Wednesday, May 9, 2012

Thursday's Therapy - How Do We Best Cope with Severe Loss and Trauma? (Part Five) ~With Dr. Mary Baures






Thursday's Therapy 
How Do We Best Cope 
with 
Severe Loss and Trauma?
(Part Five) 

~With Dr. Mary Baures

From A REVIEW OF THE LITERATURE ON TRAUMA AND RECOVERY

By Dr. Mary Baures, Co-Producer and Author of Undaunted Spirits


Continued from last Thursday, the following is the final of the ten Coping Behaviors and Attitudes that Dr. Baures says Help Us Come Back from Profound Loss:



10.  Do not Generalize


People who get stuck in the grieving process often generalize the trauma to all of life. Because one person or group brutalized them, they seem to fear that many or most people are cruel and evil. The trauma, therefore, needs to be placed in a perspective which does not include the whole world.
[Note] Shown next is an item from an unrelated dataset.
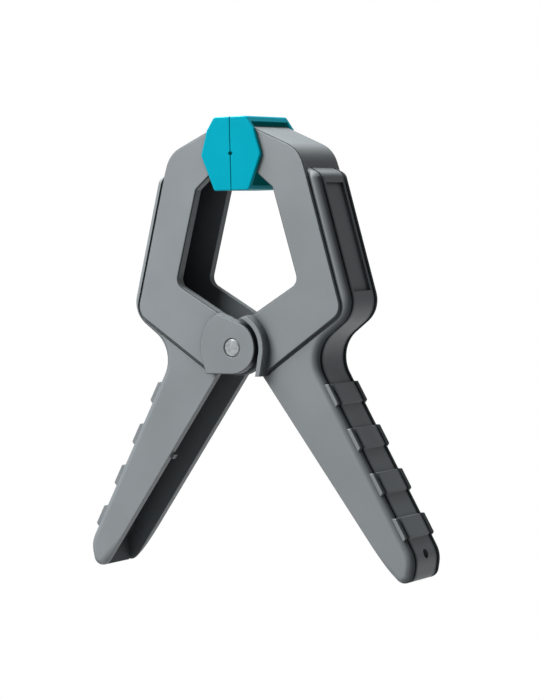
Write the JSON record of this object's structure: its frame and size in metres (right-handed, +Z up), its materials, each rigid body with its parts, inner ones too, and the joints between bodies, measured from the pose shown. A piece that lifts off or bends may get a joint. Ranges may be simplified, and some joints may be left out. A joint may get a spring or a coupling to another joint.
{
  "type": "spring clamp",
  "caption": "Hand spring clamp with moulded channel-section arms that cross at a steel pin, ribbed handles and swivel jaw pads that grip work under a torsion spring.",
  "frame": {"origin": "bottom centre of the bounding box, between the ends of the two handles", "axes": "+Z up from the handle ends to the jaws, +X across the arms towards the right arm, +Y along the pivot pin from front to back"},
  "size_m": [0.126, 0.0298, 0.1514],
  "materials": {
    "arm_plastic": "satin, fine moulded grain",
    "pin_steel": "turned end",
    "spring_steel": "drawn wire",
    "pad_plastic": "soft satin"
  },
  "bodies": {
    "left_body": {"left_arm": "arm_plastic", "pivot_pin": "pin_steel", "torsion_spring": "spring_steel"},
    "right_body": {"right_arm": "arm_plastic"},
    "left_pad_body": {"left_pad": "pad_plastic"},
    "right_pad_body": {"right_pad": "pad_plastic"}
  },
  "joints": [
    {"name": "jaw_open", "type": "hinge", "parent": "left_body", "child": "right_body", "pos_m": [0, 0, 0.07551], "axis": [0, 1, 0], "range_deg": [0, 50], "stiffness_Nm_per_rad": 0.1, "springref_deg": -17.19, "deforming": ["torsion_spring"]},
    {"name": "left_pad_swivel", "type": "hinge", "parent": "left_body", "child": "left_pad_body", "pos_m": [-0.007, 0, 0.13926], "axis": [0, 1, 0], "range_deg": [0, 25]},
    {"name": "right_pad_swivel", "type": "hinge", "parent": "right_body", "child": "right_pad_body", "pos_m": [0.007, 0, 0.13926], "axis": [0, 1, 0], "range_deg": [-25, 0]}
  ],
  "couplings": [
    {"joint": "left_pad_swivel", "follows": "jaw_open", "ratio": 0.5},
    {"joint": "right_pad_swivel", "follows": "jaw_open", "ratio": -0.5}
  ]
}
Survivors need to realize that there is not only suffering, loss and evil, but also joy, support and loving.


When I compare the successful trauma survivors in my research to clients I used to see in the emergency room after suicide attempts, the ability to unite opposites emerges as an important prerequisite of survival from trauma. Those whom I met in the ER seemed to take one tragedy and generalize it to all of life. If someone had abused them, they felt that no-one was safe and that neglect, violence, sadism, danger and evil characterized all the world. These negative attitudes dampened all hope of being able to create a nurturing or productive future. In a present that may have been marked by constant flashbacks of past abuse, death seems preferable to the life they were living.

Psychiatrist Robert Lifton (1976), who studied survivors of Hiroshima and veterans of the Vietnam war, says that
"In a survivor's struggle between life and death, it is necessary to assemble those images and feelings that propel one toward the future."


Many of the survivors he interviewed had been to a "land of death," and returned with possibly grim, but also revitalizing truth which became a demand on the rest of us.

Lifton argues that the most poignant and difficult struggle in recovery is to reinstate a larger human connectedness. 


As survivors assimilate knowledge of an annihilating force into altered mental structures, they need to try and maintain harmony with the elements of life over time and space.

As we saw before, recovery entails both looking toward the future and an assertion of the continuity of life. 

The resilient individuals in this film accept the dark side of life without being defeated by it.

The catastrophes in their lives taught them that opposites do not root each other out. They found that struggling to accept losses involves many negative emotions, but that not all the emotions in a crisis are negative.


The Chinese character for crisis consists of two equal symbols: one meaning danger, the other opportunity.  

The survivors in this film came back from extreme hardship to take the opportunities that were opened by the very danger which threatened their lives.



Thank you to Dr. Mary Baures for her very enlightening article!